While some countries with rich natural resources such as Papua New Guinea and Solomon Islands have benefited from rising commodity prices, their economies remain fragile due to wide price volatility.
Fiji 's economy is projected to grow by 1.3% in 2011.
The economy of Solomon Islands is also projected to grow by 7% in 2011, largely reflecting higher commodity prices, especially for logs. GDP growth of 4% is projected for Vanuatu and 2.5% for Samoa in 2011.
Most of the rest of the economies are also expected to grow in 2011, but by 2% or less.
Food and oil prices are showing an increasing trend. Therefore, the challenge for Pacific governments would again be to devise appropriate social protection policies to protect the poor. While many governments adopted some good social protection policies in 2009 and 2010, they ought to evaluate further and refine them to ensure the maximum positive impact for the poor.

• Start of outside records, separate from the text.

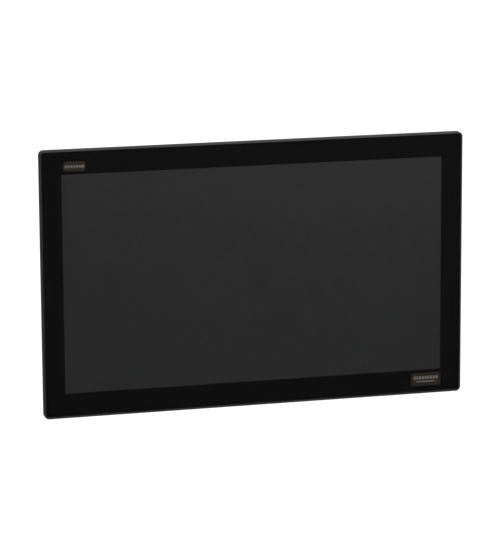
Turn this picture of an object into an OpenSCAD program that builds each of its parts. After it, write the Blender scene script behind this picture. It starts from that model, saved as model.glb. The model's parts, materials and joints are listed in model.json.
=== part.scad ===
// Panel-mount industrial touch panel with a 21.5 inch wide display.
// The pieces are drawn facing the reader: x to the right, y up, z out of the front.
// z = 0 is where the gasket meets the cabinet door. placed() stands the whole panel upright,
// so that its front looks along -Y and its top along +Z.

/* [Display] */
// Width of the display area
display_w = 476; // [380:1:600]
// Height of the display area
display_h = 268; // [200:1:340]
// Edge of the display module beside the display area
lcd_edge_x = 9.8; // [8:0.1:14]
// Edge of the display module above and below the display area
lcd_edge_y = 12.1; // [9:0.1:16]

/* [Front] */
// Depth of the front, from the gasket to the glass
bezel_depth = 10; // [8.3:0.1:13]
// How far the bezel covers the door beyond the cut-out
bezel_overlap = 9.5; // [8:0.1:14]
// Corner radius of the bezel
corner_r = 6; // [5:0.1:12]
// Chamfer round the bezel's front edge
chamfer = 1.4; // [0.8:0.1:2]
// Flat rim between the chamfer and the glass
rim = 0.5; // [0.3:0.1:1.5]
// Thickness of the touch glass
glass_t = 3; // [2:0.1:3.5]
// Gap between the glass and the rim
glass_gap = 0.15; // [0.1:0.05:0.3]
// Thickness of the adhesive tape under the glass
tape_t = 0.9; // [0.7:0.1:1.4]
// Thickness of the touch sensor
sensor_t = 0.8; // [0.5:0.1:1.1]
// Width of the gasket
gasket_w = 4.1; // [3:0.1:5]
// How far the free gasket stands behind the bezel
gasket_proud = 0.5; // [0.3:0.1:1]

/* [Housing] */
// Space from the display module to the housing's outline, left and right
side_gap_x = 6.45; // [6.2:0.05:12]
// Space from the display module to the housing's outline, above and below
side_gap_y = 7.65; // [7.3:0.05:12]
// Clearance between the housing and the cut-out
cutout_gap = 0.75; // [0.5:0.05:1.5]
// Depth of the housing behind the door
housing_depth = 26; // [25.5:0.5:36]
// Wall of the housing
housing_wall = 1.5; // [1.2:0.1:1.8]
// Corner radius of the housing
housing_r = 4; // [3.6:0.1:8]
// Depth of the bezel's skirt inside the housing
skirt_depth = 6; // [5:0.1:7.2]

/* [Clamps] */
// Distance from a clamp's pivot to its pressure screw
clamp_reach = 12; // [11:0.1:14.4]
// Thickness of a clamp arm
arm_t = 5; // [4:0.1:6]
// Travel of a pressure screw
screw_travel = 6; // [4:0.1:6]
// Distance of the outer clamps from the housing's corners
clamp_end = 62; // [50:1:80]

/* [Electronics box] */
// Width of the electronics box
box_w = 270; // [262:1:324]
// Height of the electronics box
box_h = 196; // [163:1:236]
// Depth of the electronics box without its fins
box_depth = 32; // [30.5:0.5:40]
// Height of the cooling fins
fin_h = 8; // [5:0.5:12]
// Spacing of the cooling fins
fin_pitch = 8; // [6:0.5:12]
// Height of the box's centre above the display's centre
box_y = 10; // [0:1:12]
// Spacing of the arm-mount holes
vesa = 100; // [75:25:100]

/* [Service door] */
// Width of the service door
door_w = 56; // [46:1:68]
// Height of the service door
door_h = 44; // [36:1:53]

/* [Hidden] */
$fn = 48;
eps = 0.01;
CLAMP_SITES = [[-1, 0], [0, 0], [1, 0], [0, 1], [-1, 2], [0, 2], [1, 2], [0, 3]]; // place, side
CLAMPS = [1:8];

// Outlines, from the display area outwards
lcd_w = display_w + 2 * lcd_edge_x;
lcd_h = display_h + 2 * lcd_edge_y;
housing_w = lcd_w + 2 * side_gap_x;
housing_h = lcd_h + 2 * side_gap_y;
cutout_w = housing_w + 2 * cutout_gap;
cutout_h = housing_h + 2 * cutout_gap;
panel_w = cutout_w + 2 * bezel_overlap;
panel_h = cutout_h + 2 * bezel_overlap;
glass_inset = chamfer + rim + glass_gap;
glass_w = panel_w - 2 * glass_inset;
glass_h = panel_h - 2 * glass_inset;
glass_r = corner_r - glass_inset;
bezel_opening = 1.2; // clearance of the display module in the bezel
skirt_t = 2;
skirt_fit = 0.15;
skirt_w = housing_w - 2 * (housing_wall + skirt_fit);
skirt_h = housing_h - 2 * (housing_wall + skirt_fit);

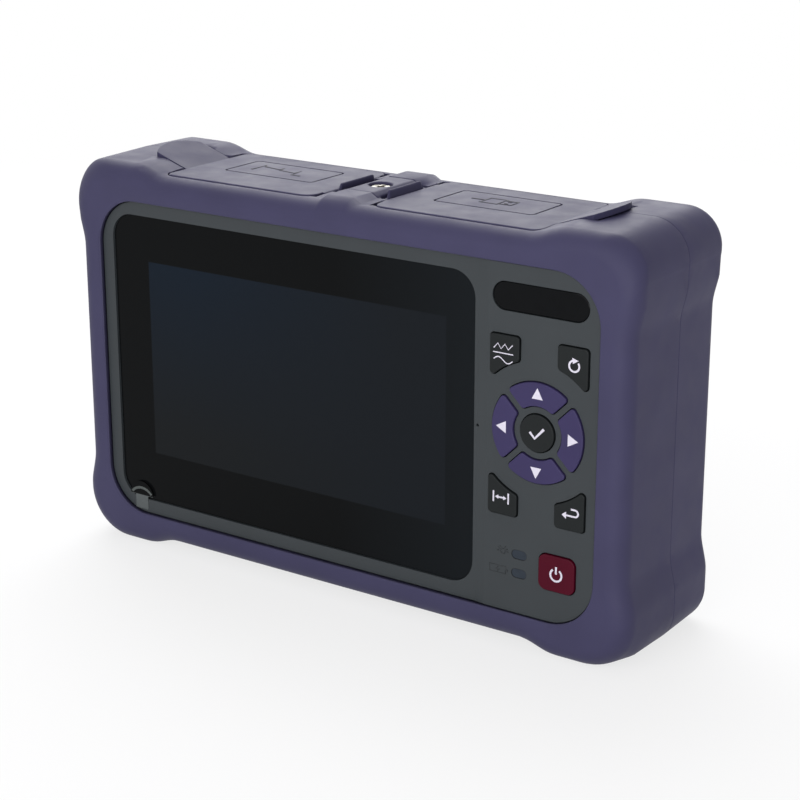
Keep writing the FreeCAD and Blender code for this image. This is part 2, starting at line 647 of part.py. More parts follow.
def band(face_y, outward):
    """Half of the raised band that crosses the top, with sloping sides rooted in the skin."""
    root = DRAFT_INSET + BAND_ROOT
    root_x = BAND_HALF_WIDTH + BAND_SLOPE * (BAND_RISE + root) / BAND_RISE
    sections = [(-root_x, -root), (-BAND_HALF_WIDTH, BAND_RISE), (BAND_HALF_WIDTH, BAND_RISE),
                (root_x, -root)]
    return Part.makeLoft([band_section(x, rise, face_y, outward) for x, rise in sections],
                         True, True)


# --- Common cut-outs ---------------------------------------------------------
def shell_rect(inset):
    return (-SHELL_HALF_X + inset, SHELL_HALF_X - inset, SHELL_LOW_Z + inset, SHELL_TOP_Z - inset,
            SHELL_CORNER_R - inset)


def panel_rect(inset):
    return (-PANEL_HALF_WIDTH + inset, PANEL_HALF_WIDTH - inset, PANEL_LOW_Z + inset,
            PANEL_TOP_Z - inset, PANEL_CORNER_R - inset)


def glass_rect(inset):
    return (GLASS_LEFT_X + inset, GLASS_RIGHT_X - inset, GLASS_LOW_Z + inset, GLASS_TOP_Z - inset,
            GLASS_CORNER_R - inset)


def flap_plan(near_x, gap, near_r, z0, z1):
    """Flap seen from above, with its own rounding at the hinge end."""
    half_y = FLAP_HALF_Y + gap
    far_r = FLAP_CORNER_R + gap
    wire = rounded_wire(rectangle(near_x, FLAP_END_X + gap, -half_y, half_y),
                        [near_r, far_r, far_r, near_r], lambda u, v: Vector(u, v, z0))
    return Part.Face(wire).extrude(Vector(0, 0, z1 - z0))


def tongue_strip(below, above, reach, half_y):
    """Strip along the tongue's top line, which carries on the bumper's slope."""
    root_x, end_x = FLAP_END_X - TONGUE_ROOT, TONGUE_END_X + reach
    end_z = FLAP_TOP_Z + (end_x - BUMP_FOOT_X) * TOP_BUMP / BUMP_SLOPE
    line = [(root_x, FLAP_TOP_Z), (BUMP_FOOT_X, FLAP_TOP_Z), (end_x, end_z)]
    return prism_y([(x, z - below) for x, z in line] + [(x, z + above) for x, z in line[::-1]],
                   -half_y, half_y)


def flap_window():
    """Opening in the skin for the right flap: its plan, its swing and its tongue."""
    plan = flap_plan(HINGE_X - BEAD_R - FLAP_GAP / 2, FLAP_GAP, FLAP_WINDOW_R,
                     SHELL_TOP_Z - SKIN / 2, BUMP_TOP_Z + TONGUE_T)
    swing_half = FLAP_HALF_Y - BEAD_R
    swing = rod_y(HINGE_X, HINGE_Z, BEAD_R + FLAP_GAP, -swing_half, swing_half)
    pocket = tongue_strip(TONGUE_T + TONGUE_CLEAR, TONGUE_T, TONGUE_CLEAR,
                          TONGUE_HALF_Y + TONGUE_CLEAR)
    return plan.fuse([swing, pocket])


def retainer_window():
    half_x = HINGE_X - BEAD_R
    return box(-half_x, half_x, -RETAINER_HALF_Y, RETAINER_HALF_Y, SHELL_TOP_Z - SKIN / 2,
               BUMP_TOP_Z + TONGUE_T)


def well_outer(fit, z0, z1):
    """Outside of the right port well, grown by a fit."""
    grow = WELL_WALL + fit
    return plate_z(WELL_NEAR_X - grow, WELL_FAR_X + grow, WELL_FRONT_Y - grow, WELL_BACK_Y + grow,
                   WELL_CORNER_R + grow, z0, z1)


def both_sides(shape):
    return shape.fuse(mirrored(shape))


def top_openings(fit=WELL_FIT):
    """Holes through the shells' top wall for both port wells."""
    return both_sides(well_outer(fit, CAVITY_TOP_Z - 1, SHELL_TOP_Z + 1))


def post_places():
    return [(x, z) for x in (-POST_X, POST_X) for z in (POST_LOW_Z, POST_TOP_Z)]


# --- Keys --------------------------------------------------------------------
def arrow_outline(quarter, grow, y0, y1):
    """Quarter of the arrow ring; quarter 0 is up, then left, down and right."""
    cx, cz = PAD_CENTRE_X, PAD_CENTRE_Z
    ring = rod_y(cx, cz, ARROW_OUTER_R + grow, y0, y1).cut(
        rod_y(cx, cz, ARROW_INNER_R - grow, y0 - 1, y1 + 1))
    apex = (ARROW_RIB / 2 - grow) * math.sqrt(2)
    reach = ARROW_OUTER_R * 1.5
    wedge = prism_y([(cx, cz + apex), (cx + reach, cz + apex + reach),
                     (cx - reach, cz + apex + reach)], y0, y1)
    key = ring.common(wedge)
    key = key.makeFillet(KEY_CORNER_R + grow, edges_where(key, runs_along_y))
    key.rotate(Vector(cx, 0, cz), Vector(0, 1, 0), -90 * quarter)
    return key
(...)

The ever-present challenge for the Pacific island countries is to diversify their economies. One area that offers potential for diversification for them is agriculture.
A large proportion of the population in Pacific island economies lives in rural areas and produces largely for a subsistence economy. However, a number of problems exist which must be addressed as a priority if they wish to increase the productivity of the agricultural sector.
The involvement of the private sector is very crucial. In this connection the role of government as a facilitator in improving agricultural productivity is important.
Pacific island economies need to invest heavily in physical infrastructure (roads, ports, water, and electricity) and in research and development.